Tuesday, April 11, 2017

An Open Letter to Judah's Parents

Dear Mark and Christi,

You may not remember me. I only met you for the first time tonight at one of the Judah Brown charity events. I know of Judah from preschool but since he wasn't in my class, I never knew you. I've thought of you and prayed for you so many times over the last 6 months, but my heart wasn't equipped for the shattering it would experience seeing you in person. I only got a glance of you before I had to turn away because I was about to completely break down. All of those happy smiling children around - including my own - but no Judah. And yet there you were, smiling yourselves, just for the sake of the people around you. I finally got up the courage to introduce myself and you laughed and joked with my youngest son about his missing teeth - while your youngest son was just missing. My heart couldn't handle the torture that I knew you must have been feeling. And if my own heart was so broken, how deep and agonizing your broken heart must have been. What do you say to someone who is living every parent's worst nightmare? I don't even remember the words that actually made it out of my mouth, but they must have been the dumbest words ever spoken on the planet. I wish with everything inside of me that I could make it all ok for you. But I can't. So I just hugged you and then awkwardly said goodbye. What an empty gesture. And now here I am, sitting on my couch with tears running down my face, writing you a letter that you may not even ever see. I have absolutely nothing to offer you in your time of grief.

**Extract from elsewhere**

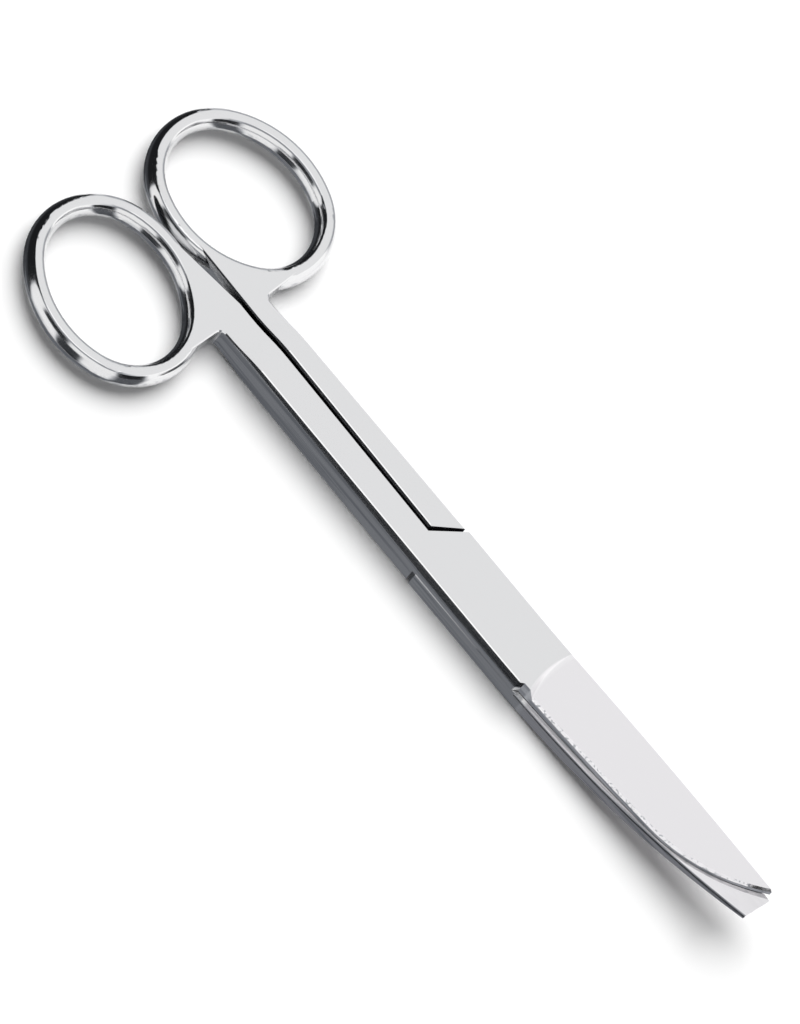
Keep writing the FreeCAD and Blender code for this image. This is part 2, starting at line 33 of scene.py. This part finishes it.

But I promise you that Judah is not forgotten. I can't speak for anyone other than myself, but his memory will live with me forever. I hope that brings just the tiniest fraction of comfort. And I continue to pray for you. For our Father to reveal Himself to you and love on you in overwhelming ways that only He can - since He is the only One that can bring the kind of true comfort that you deserve. I pray that He makes your days left here on earth as bearable as possible until you get to see your sweet Judah again. And for whatever they're worth, I'm sending you the biggest hugs that I possibly can.